Relying on their inherent authority under the Illinois Workers’ Compensation Act and Workers’ Occupation Disease Act (the “Acts”), on April 13, 2020, the Illinois Workers’ Compensation Commission (IWCC) amended Section 9030.70 of their Rules of Evidence. Titled EMERGENCY under 9030.70 a, the new Rule creates a rebuttable presumption under the Acts of a causal connection between a “first responder’s or front-line worker’s” employment and a diagnosis of COVID-19.
In other words, any first responder or front-line worker diagnosed with COVID-19 is presumed under the Acts to have contracted the disease as a result of or in the course of their employment. The Rule includes numerous occupations in this category: police and fire personnel, other emergency responders and health care workers.
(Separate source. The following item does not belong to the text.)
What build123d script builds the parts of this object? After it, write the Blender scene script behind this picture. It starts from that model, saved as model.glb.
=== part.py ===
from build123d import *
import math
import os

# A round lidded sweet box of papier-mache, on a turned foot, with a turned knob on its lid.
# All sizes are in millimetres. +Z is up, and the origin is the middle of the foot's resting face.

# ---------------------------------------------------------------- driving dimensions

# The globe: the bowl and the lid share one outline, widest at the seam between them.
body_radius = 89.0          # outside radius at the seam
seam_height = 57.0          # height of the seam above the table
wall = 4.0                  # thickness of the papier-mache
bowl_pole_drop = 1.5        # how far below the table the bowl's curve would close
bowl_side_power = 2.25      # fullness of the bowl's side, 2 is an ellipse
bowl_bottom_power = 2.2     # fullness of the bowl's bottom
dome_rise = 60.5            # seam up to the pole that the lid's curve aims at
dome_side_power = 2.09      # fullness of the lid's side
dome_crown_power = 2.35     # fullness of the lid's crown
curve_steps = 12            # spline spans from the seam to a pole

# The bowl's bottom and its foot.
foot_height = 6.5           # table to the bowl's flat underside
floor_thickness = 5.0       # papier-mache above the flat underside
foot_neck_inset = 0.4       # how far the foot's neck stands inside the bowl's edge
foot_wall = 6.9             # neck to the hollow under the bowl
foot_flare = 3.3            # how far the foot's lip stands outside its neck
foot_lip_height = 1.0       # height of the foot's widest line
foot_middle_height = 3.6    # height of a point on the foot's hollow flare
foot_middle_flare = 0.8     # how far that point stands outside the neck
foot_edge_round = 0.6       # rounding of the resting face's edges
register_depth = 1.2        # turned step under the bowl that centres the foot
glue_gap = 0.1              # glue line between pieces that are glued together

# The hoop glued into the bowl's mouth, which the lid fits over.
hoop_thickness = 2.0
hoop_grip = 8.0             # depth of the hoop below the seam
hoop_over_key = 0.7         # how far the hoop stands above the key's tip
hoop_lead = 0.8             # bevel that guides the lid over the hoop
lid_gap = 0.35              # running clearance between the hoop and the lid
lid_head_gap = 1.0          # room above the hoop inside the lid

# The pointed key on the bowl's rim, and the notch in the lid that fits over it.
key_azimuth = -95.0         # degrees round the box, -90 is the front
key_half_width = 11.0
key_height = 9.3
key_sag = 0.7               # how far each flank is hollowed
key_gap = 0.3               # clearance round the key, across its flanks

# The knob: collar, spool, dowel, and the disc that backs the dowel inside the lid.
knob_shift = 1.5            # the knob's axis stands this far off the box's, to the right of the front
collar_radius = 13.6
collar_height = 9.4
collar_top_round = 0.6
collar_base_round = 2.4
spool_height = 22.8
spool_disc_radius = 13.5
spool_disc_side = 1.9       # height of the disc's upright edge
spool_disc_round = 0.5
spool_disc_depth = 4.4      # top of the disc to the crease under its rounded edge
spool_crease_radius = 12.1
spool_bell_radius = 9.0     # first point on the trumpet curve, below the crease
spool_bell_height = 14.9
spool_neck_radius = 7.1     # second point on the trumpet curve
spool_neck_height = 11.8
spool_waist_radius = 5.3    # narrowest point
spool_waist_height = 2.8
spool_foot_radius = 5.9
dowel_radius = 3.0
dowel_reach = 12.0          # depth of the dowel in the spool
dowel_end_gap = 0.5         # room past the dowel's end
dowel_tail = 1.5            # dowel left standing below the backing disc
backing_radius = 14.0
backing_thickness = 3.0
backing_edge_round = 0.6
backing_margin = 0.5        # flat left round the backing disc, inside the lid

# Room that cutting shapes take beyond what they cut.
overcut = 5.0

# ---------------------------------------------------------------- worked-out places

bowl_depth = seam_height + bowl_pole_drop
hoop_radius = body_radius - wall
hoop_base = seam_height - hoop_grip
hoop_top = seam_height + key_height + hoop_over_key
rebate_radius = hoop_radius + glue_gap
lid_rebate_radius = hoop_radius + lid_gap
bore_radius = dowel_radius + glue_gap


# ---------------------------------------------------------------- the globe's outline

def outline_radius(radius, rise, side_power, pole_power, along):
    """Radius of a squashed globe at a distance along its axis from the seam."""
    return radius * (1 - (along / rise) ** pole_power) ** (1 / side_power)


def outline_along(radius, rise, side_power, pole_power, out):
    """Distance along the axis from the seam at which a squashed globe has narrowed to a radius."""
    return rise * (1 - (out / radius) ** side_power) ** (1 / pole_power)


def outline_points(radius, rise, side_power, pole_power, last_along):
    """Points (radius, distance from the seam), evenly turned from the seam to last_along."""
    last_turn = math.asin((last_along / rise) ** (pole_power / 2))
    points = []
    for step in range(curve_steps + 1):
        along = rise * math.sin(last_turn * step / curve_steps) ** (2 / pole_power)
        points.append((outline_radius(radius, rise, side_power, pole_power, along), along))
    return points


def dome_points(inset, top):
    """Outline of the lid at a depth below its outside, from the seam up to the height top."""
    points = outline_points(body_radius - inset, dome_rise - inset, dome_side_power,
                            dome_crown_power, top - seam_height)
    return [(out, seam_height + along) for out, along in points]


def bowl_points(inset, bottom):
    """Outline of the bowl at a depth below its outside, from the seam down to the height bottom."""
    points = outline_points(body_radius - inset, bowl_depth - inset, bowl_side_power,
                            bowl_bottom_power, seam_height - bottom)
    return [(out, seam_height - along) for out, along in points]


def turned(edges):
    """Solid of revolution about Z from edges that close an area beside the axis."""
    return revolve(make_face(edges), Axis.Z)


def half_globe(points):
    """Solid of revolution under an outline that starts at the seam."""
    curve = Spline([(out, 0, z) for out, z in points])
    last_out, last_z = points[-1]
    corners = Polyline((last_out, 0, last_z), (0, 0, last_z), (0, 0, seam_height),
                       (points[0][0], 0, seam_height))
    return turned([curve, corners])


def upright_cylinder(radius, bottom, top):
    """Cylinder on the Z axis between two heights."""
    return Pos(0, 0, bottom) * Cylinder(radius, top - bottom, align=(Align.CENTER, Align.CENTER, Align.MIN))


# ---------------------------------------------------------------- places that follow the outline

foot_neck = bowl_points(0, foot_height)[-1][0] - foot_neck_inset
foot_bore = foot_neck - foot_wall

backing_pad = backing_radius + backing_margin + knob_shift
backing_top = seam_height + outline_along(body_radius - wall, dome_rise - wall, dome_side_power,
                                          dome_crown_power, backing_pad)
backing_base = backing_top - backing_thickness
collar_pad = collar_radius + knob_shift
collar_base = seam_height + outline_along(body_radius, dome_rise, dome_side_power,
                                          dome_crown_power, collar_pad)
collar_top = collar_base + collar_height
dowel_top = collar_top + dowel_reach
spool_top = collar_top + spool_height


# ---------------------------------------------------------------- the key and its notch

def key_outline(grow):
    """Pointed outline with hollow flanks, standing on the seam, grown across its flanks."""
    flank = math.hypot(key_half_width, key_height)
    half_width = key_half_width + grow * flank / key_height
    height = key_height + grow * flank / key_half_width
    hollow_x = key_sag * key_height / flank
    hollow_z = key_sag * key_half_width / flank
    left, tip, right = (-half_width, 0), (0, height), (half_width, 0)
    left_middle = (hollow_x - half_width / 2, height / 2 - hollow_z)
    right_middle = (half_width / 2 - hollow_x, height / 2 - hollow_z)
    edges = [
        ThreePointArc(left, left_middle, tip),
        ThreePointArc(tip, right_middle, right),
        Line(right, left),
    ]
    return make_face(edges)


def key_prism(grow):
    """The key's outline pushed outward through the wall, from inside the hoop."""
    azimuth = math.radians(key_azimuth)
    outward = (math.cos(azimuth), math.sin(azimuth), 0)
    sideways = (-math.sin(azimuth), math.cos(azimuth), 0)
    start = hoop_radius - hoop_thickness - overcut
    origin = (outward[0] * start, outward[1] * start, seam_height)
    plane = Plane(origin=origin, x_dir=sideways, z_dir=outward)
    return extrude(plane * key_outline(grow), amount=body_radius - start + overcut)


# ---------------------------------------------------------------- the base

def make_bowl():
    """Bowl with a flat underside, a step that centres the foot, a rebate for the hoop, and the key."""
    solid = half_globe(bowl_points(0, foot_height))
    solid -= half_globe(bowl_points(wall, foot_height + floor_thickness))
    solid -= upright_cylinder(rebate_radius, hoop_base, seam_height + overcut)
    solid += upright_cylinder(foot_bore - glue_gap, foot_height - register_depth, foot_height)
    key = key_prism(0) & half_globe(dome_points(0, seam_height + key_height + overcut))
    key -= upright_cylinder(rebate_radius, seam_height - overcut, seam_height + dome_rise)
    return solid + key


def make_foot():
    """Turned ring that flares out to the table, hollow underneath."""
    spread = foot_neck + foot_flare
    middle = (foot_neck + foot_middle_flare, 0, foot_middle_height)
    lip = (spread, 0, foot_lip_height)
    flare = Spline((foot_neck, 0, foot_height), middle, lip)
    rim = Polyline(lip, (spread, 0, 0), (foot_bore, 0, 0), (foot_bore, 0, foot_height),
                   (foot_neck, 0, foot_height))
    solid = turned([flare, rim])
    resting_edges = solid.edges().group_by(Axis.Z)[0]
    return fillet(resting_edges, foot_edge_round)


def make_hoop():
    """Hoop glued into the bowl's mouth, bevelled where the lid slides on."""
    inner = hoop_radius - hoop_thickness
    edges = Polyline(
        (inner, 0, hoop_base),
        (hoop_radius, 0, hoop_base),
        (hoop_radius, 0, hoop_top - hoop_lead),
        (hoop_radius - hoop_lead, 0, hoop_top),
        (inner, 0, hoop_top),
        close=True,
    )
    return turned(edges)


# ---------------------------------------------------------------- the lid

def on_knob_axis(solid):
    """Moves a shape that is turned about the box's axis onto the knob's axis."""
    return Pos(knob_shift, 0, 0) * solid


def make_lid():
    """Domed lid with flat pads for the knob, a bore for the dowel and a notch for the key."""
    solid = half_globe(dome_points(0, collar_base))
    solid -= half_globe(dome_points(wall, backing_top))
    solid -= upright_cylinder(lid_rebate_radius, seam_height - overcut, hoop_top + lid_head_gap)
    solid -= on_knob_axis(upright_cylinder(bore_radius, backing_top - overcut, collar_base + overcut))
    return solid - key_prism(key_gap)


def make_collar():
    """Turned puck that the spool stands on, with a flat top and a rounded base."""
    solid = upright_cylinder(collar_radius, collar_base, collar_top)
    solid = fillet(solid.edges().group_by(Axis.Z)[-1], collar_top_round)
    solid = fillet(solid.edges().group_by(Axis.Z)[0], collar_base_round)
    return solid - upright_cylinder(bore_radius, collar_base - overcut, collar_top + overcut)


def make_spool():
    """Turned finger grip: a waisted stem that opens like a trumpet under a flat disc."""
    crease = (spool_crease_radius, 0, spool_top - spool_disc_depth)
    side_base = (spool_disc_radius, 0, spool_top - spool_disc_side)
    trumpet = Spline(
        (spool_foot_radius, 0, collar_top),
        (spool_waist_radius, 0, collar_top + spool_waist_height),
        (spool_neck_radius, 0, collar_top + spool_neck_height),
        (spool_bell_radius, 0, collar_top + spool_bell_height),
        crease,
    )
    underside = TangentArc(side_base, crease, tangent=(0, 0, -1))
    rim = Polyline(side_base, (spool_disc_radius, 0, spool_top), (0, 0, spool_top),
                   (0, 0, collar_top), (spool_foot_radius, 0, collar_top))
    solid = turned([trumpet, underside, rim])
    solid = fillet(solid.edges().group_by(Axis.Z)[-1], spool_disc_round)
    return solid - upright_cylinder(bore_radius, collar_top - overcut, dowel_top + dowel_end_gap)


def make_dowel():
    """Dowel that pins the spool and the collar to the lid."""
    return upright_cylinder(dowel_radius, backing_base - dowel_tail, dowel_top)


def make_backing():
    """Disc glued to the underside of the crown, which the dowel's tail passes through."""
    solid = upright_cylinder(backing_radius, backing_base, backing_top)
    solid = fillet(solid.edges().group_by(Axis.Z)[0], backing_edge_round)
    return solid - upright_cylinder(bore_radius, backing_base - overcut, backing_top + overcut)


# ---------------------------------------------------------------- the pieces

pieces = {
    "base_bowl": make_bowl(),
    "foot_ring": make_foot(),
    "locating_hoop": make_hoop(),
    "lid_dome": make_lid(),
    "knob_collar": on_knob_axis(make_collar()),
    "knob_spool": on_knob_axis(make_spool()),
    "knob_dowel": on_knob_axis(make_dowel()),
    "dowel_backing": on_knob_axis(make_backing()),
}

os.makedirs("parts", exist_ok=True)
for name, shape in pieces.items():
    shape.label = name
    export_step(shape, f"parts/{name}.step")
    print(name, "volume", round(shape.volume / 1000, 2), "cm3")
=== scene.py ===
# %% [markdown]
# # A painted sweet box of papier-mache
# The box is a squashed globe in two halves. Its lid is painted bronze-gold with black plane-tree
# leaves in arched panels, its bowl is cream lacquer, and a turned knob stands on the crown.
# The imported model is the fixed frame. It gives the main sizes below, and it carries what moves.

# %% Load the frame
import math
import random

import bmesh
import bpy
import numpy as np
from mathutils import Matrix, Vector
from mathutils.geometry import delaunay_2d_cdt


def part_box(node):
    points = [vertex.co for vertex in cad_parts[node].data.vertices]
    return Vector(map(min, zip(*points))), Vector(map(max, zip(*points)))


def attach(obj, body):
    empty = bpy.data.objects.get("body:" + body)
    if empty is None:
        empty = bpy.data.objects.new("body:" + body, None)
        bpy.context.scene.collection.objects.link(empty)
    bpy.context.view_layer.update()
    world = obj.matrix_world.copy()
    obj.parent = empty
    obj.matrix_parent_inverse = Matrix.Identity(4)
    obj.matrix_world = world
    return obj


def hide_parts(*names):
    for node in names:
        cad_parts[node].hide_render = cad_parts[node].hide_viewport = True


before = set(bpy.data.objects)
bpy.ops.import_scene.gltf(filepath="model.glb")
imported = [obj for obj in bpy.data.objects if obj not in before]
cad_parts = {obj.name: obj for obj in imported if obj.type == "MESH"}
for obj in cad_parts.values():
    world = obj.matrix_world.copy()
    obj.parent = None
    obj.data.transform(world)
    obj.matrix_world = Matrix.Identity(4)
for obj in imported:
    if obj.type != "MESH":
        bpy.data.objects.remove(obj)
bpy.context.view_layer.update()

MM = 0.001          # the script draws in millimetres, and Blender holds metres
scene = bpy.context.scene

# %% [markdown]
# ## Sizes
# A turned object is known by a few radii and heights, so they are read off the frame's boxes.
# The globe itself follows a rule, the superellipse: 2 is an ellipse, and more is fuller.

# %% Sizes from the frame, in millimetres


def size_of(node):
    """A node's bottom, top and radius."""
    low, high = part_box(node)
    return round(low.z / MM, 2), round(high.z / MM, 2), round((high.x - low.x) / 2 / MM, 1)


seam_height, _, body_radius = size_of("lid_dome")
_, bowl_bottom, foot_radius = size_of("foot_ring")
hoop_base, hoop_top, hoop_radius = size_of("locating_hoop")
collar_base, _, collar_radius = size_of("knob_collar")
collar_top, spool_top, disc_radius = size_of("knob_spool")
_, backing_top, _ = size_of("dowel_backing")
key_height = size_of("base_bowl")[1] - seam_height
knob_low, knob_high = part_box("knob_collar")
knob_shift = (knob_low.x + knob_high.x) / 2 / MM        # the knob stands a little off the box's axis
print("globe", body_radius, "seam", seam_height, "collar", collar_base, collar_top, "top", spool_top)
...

The Rule also applies to grocers, pharmacists, gas station and restaurant employees, or virtually any workers exempted under the Governor’s COVID-19 stay-at-home Orders who are now employed.
This means these workers can file a claim under the Acts for benefits if they contract COVID-19. Such benefits include lost time benefits while off work (TTD), 100% coverage of all medical bills related to COVID-19 treatment and possibly a lump sum award (PPD) for any permanent injury the disease may cause.
To defend such a claim, an employer must prove that the employee contracted COVID-19 by some means other than their employment. We note the difficulty in proving these other means. This Rule is similar to the presumption under the Acts that cardiac episodes or stokes suffered by police and fire personnel on duty are likewise presumed to be causally connected to their occupations.
This new Rule remains in effect for a maximum of 150 days. New cases filed with the IWCC during this period based on COVID-19 will carry this presumption. It remains important for employers of first responders or front-line workers to take steps to insure their employees follow COVID-19 infection protocols, not only for the health of their workers but also to avoid these claims.
Finally, we recommend you notify your workers’ compensation carrier immediately if you receive any COVID-19 claim.